Anthropic’s Chief on A.I.: ‘We Don’t Know if the Models Are Conscious’
Dario Amodei shares his utopian — and dystopian — predictions in the near term for artificial intelligence.

https://www.nytimes.com/2026/02/12/opinion/artificial-intelligence-anthropic-amodei.html

5 Comments

  1. From the article 

    Are the lords of artificial intelligence on the side of the human race? That’s the core question I had for this week’s guest. Dario Amodei is the chief executive of Anthropic, one of the fastest growing AI companies. He’s something of a utopian when it comes to the potential benefits of the technology that he’s unleashing on the world. But he also sees grave dangers ahead and inevitable disruption

  2. Sometimes ai articles *seem* like they might be ads, and sometimes it’s just glaringly obvious.
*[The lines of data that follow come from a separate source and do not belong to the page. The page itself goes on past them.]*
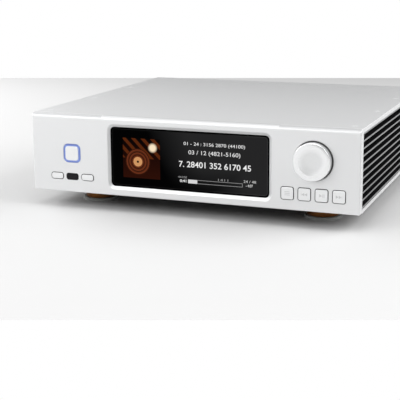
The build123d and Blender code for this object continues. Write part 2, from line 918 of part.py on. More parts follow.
def board_screws():
    """Screws into the posts."""
    def one(length):
        return screw(board_head, board_head_height, board_shank, length, case_socket, case_socket_depth)

    length = board_thickness + board_screw_length - seat_gap
    screws = [Pos(x, y, board_top) * one(length) for x, y in all_corners()]
    back = control_front + board_thickness
    length = board_thickness + control_gap - seat_gap
    screws += [Pos(x, back, z) * Rot(-90, 0, 0) * one(length) for x, z in control_post_places()]
    return screws


def transformer():
    """Toroidal transformer, taped all over."""
    low = deck + toroid_pad
    ring = rod_z(toroid_x, toroid_y, toroid_radius, low, low + toroid_height)
    ring -= rod_z(toroid_x, toroid_y, toroid_hole, low - overrun, low + toroid_height + overrun)
    return fillet(ring.edges().filter_by(GeomType.CIRCLE), toroid_round)


def transformer_mount():
    """Rubber pad below the transformer, pressing plate above it, and the bolt through both."""
    low = deck + toroid_pad
    top = low + toroid_height
    hole = toroid_bolt + hole_gap
    pad = rod_z(toroid_x, toroid_y, toroid_radius - toroid_round, deck, low)
    pad -= rod_z(toroid_x, toroid_y, hole, deck - overrun, low + overrun)
    disc = rod_z(toroid_x, toroid_y, toroid_plate, top, top + toroid_plate_thickness)
    disc -= rod_z(toroid_x, toroid_y, hole, top - overrun, lid)
    seat = top + toroid_plate_thickness
    bolt = screw(toroid_bolt_head, toroid_bolt_height, toroid_bolt, seat - foot_height - seat_gap, toroid_bolt,
                 toroid_bolt_height / 2)
    return [pad, disc, Pos(toroid_x, toroid_y, seat) * bolt]


def filter_capacitors():
    """Four standing capacitors on the power supply board."""
    cans = []
    for x in around(supply_x, can_pitch, 2):
        for y in around((supply_y0 + supply_y1) / 2, can_pitch, 2):
            can = rod_z(x, y, can_radius, board_top, board_top + can_height)
            cans.append(fillet(can.edges().group_by(Axis.Z)[-1], can_round))
    return cans


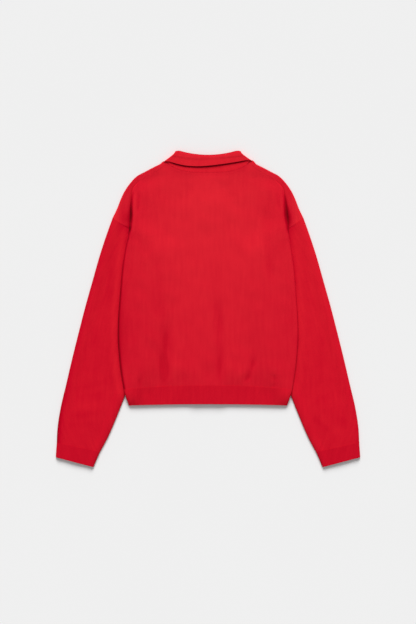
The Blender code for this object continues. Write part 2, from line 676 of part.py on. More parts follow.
def make_collar(rib):
    """One band of knit, linked round the neck and folded over outwards."""
    rings = collar_rings()
    half = [(share, False) for share in (*COLLAR_BACK, 1.0)] + [(share, True) for share in COLLAR_FRONT]
    points = {}
    for k, (ring, power) in enumerate(rings):
        tilt = LEAF_TILT * smooth((k - TILT_START) / (len(rings) - 1 - TILT_START))
        for c, (share, front) in enumerate(half):
            points[k, c] = collar_point(ring, power, share, front, tilt)
            if c:
                left = collar_point(ring, power, share, front, -tilt)
                points[k, -c] = Vector((-left.x, left.y, left.z))
    last = len(half) - 1
    faces = grid_faces(range(len(rings)), range(-last, last + 1))
    return thicken("collar", with_normals(points, faces), faces, CLOTH, rib)


def with_normals(points, faces):
    """Cells with each point's normal: the mean of its faces' normals, weighted by their angles there."""
    normals = {key: Vector() for key in points}
    for face in faces:
        for i, key in enumerate(face):
            after = points[face[(i + 1) % 4]] - points[key]
            before = points[face[i - 1]] - points[key]
            normals[key] += after.cross(before).normalized() * after.angle(before)
    return {key: (point, normals[key].normalized()) for key, point in points.items()}


# The zip. Its tapes lie inside the fronts, with a bead along each inner edge where the teeth are.
TAPE = 0.7  # thickness of the tape
TAPE_WIDTH = 13.4
TAPE_INNER = 1.6  # from the zip's middle to the tape's inner edge
BEAD_HALF = 1.0  # half the height of the bead
BEAD_INNER = 0.2  # from the zip's middle to the bead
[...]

    According to this interview anthropic’s AIs will one day:

    cure cancer

    Fix the economy

    Fix global democracy

  3. victim_of_technology on

    It seems like a lot of these companies want to or need to make money so instead of curing your depression so you go out and live your best life they infect you with a mental illness that leads you to continue to interact with the platform in a way that is optimized for the company’s financial gain.

  4. TravelAdditional9429 on

    We are obsessed with scaling ‘iron’—hoarding DDR5 and Gigawatts—expecting consciousness to simply ’emerge’ from brute force. But we’re ignoring a fundamental reality of scale: A single gram of sourdough starter possesses more computational complexity and parallel processing states than our most advanced data centers.
    ​While a data center manages exabytes of static bits, that gram of dough orchestrates billions of autonomous biological ‘processors’ (cells), each running a 12-million-base-pair OS (DNA) with real-time, fuzzy-logic responses to the environment.
    ​Maybe Amodei can’t find a ‘consciousness-meter’ because he’s looking for it in the desert of binary logic. The real ‘Singularity’ won’t be a massive explosion of server power, but a quiet shift toward the elegant, non-numerical resonance of a ‘matchbox’ logic. We don’t need a bigger Golem; we need a better word on its forehead.”